Covid-19, ricorso al Tar contro la zona arancione Confcommercio: «Cittadini ignari dei criteri usati»

«La ripartizione dell’Italia in aree gialla, arancione e rossa è figlia di una procedura poco chiara». A riportare l’attenzione sui criteri con cui il governo centrale ha differenziato le misure restrittive per fronteggiare la seconda ondata di Covid-19, è la Confcommercio di Catania, che nelle prossime ore depositerà un ricorso al Tar del Lazio per chiedere la sospensione dell’ultima ordinanza del ministero della Salute che ha relegato la Sicilia in fascia arancione. Colore che, regole alla mano, ha dato il via a una nuova chiusura generale, seppure alleggerita rispetto a quella primaverile quando l’Italia intera venne dichiarata zona rossa. 

«Si è parlato di questi 21 parametri e del fatto che il governo regionale ne fosse a conoscenza – commenta il presidente di Confcommercio Catania Pietro Agen a MeridioNews -. Per noi però non basta questo: il cittadino, di fronte a una limitazione così pesante della libertà, dovrebbe almeno poter valutare se le condizioni che hanno determinato i divieti fossero presenti o meno». La giustizia amministrativa si è già pronunciata in più di un caso in merito ai Dpcm adottati dal presidente del consiglio dei ministri. «Il nostro però – spiega Agen – è un ricorso diverso, che riteniamo abbia tutte le credenziali per essere esaminato e accolto». L’associazione di categoria ha atteso qualche giorno prima di prendere la decisione. «Abbiamo cercato se il governo regionale facesse ricorso, ma così non è stato. Pare perché – continua – i tempi non sono stati ritenuti compatibili. Ma il Tar, in linea di principio, potrebbe disporre la sospensione immediata dell’ordinanza in via cautelare».

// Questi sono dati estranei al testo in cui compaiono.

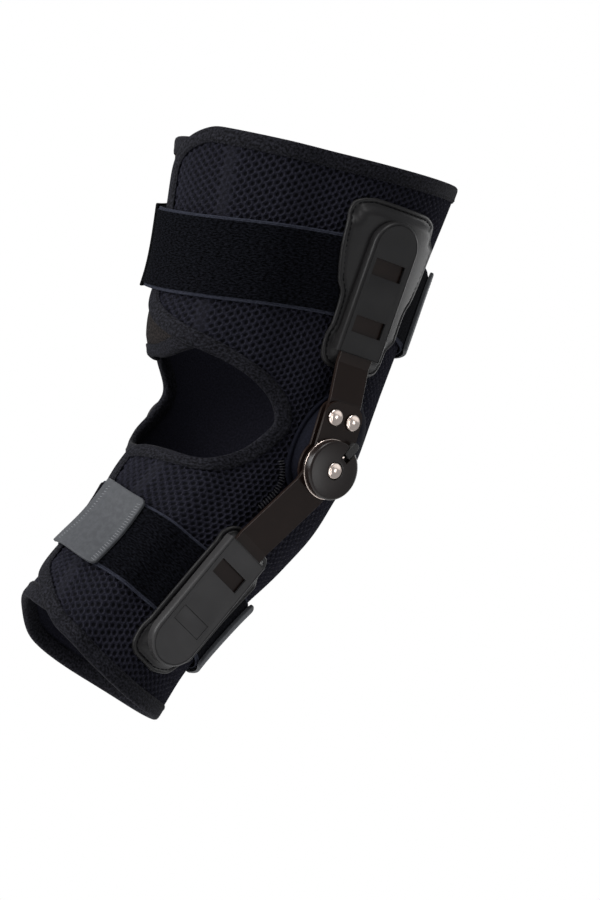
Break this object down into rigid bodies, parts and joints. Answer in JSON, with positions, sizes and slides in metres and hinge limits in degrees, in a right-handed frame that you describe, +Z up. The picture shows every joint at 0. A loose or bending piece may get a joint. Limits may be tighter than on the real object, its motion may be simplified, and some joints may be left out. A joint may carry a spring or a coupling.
{
  "type": "knee orthosis",
  "caption": "Hinged knee brace: a flexed wrap-round mesh sleeve open behind the knee, with metal side hinges, sheathed bars and straps.",
  "frame": {"origin": "on the hinge axis, midway between the two hinges, in the middle of the knee's hollow", "axes": "+X forward over the kneecap, +Y to the outer side of the leg along the hinge axis, +Z up the thigh"},
  "size_m": [0.1915, 0.168, 0.3333],
  "materials": {
    "mesh_fabric": "black knitted spacer mesh with oval cells",
    "knit_tape": "black knitted binding tape",
    "loop_fabric": "brown-black brushed loop fabric",
    "pile_strap": "black pile webbing with plain woven edges",
    "grey_tab": "mid grey rubbery tab with stitching",
    "navy_fabric": "dark navy smooth knit over padding",
    "pocket_vinyl": "satin black-grey moulded vinyl",
    "brown_metal": "dark brown anodised metal, satin",
    "gloss_disc": "glossy brown-black",
    "grey_stop": "grey moulded plastic",
    "nickel": "bright nickel"
  },
  "bodies": {
    "root": {"wrap": "mesh_fabric", "wrap_binding": "knit_tape", "thigh_closure": "loop_fabric", "closure_binding": "knit_tape", "thigh_back_strap": "pile_strap", "thigh_front_strap": "pile_strap", "thigh_back_tab": "pile_strap", "thigh_front_tab": "grey_tab", "shin_back_strap": "pile_strap", "shin_front_strap": "pile_strap", "shin_back_tab": "grey_tab", "shin_front_tab": "grey_tab", "inner_condyle_pad": "navy_fabric", "inner_back_plate": "brown_metal", "inner_upper_bar": "brown_metal", "inner_lower_bar": "brown_metal", "inner_front_plate": "brown_metal", "inner_hinge_disc": "gloss_disc", "inner_range_stop": "grey_stop", "inner_pivot_rivet": "nickel", "inner_plate_rivet_back": "nickel", "inner_plate_rivet_front": "nickel", "inner_upper_pocket": "pocket_vinyl", "inner_lower_pocket": "pocket_vinyl", "outer_condyle_pad": "navy_fabric", "outer_back_plate": "brown_metal", "outer_upper_bar": "brown_metal", "outer_lower_bar": "brown_metal", "outer_front_plate": "brown_metal", "outer_hinge_disc": "gloss_disc", "outer_range_stop": "grey_stop", "outer_pivot_rivet": "nickel", "outer_plate_rivet_back": "nickel", "outer_plate_rivet_front": "nickel", "outer_upper_pocket": "pocket_vinyl", "outer_lower_pocket": "pocket_vinyl"}
  },
  "joints": []
}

L’iniziativa – sostenuta legalmente agli avvocati Martina Scaletta, Alberto Maria Fichera, Giacomo Bellavia e Luigi Carbone – nasce con l’intento di tutelare i titolari di servizi di ristorazione e bar, tra i più colpiti dai divieti introdotti il 4 novembre. «Ma in realtà sono un po’ tutti a rischiare di essere danneggiati, non solo chi deve chiudere. Anzi – sottolinea Agen – ci sono casi in cui rimanere aperti rischia di rivelarsi un boomerang. Mi viene da pensare, per esempio, a quei tabacchi o parafarmacie che possono continuare a lavorare anche all’interno dei centri commerciali: quanti clienti potranno avere?» Il rischio, secondo Agen, è che si vada incontro anche a una riduzione dei sussidi economici assegnati ai titolari degli esercizi commerciali. «Ritengo altamente probabile che gli aiuti non verranno dati a chi fa parte di quelle categorie che sulla carta possono continuare a operare, ma con una diminuzione della clientela tangibile, com’è naturale che sia quando – conclude Agen – si invitano le persone a rimanere a casa e si impone il divieto di uscire dai confini comunali».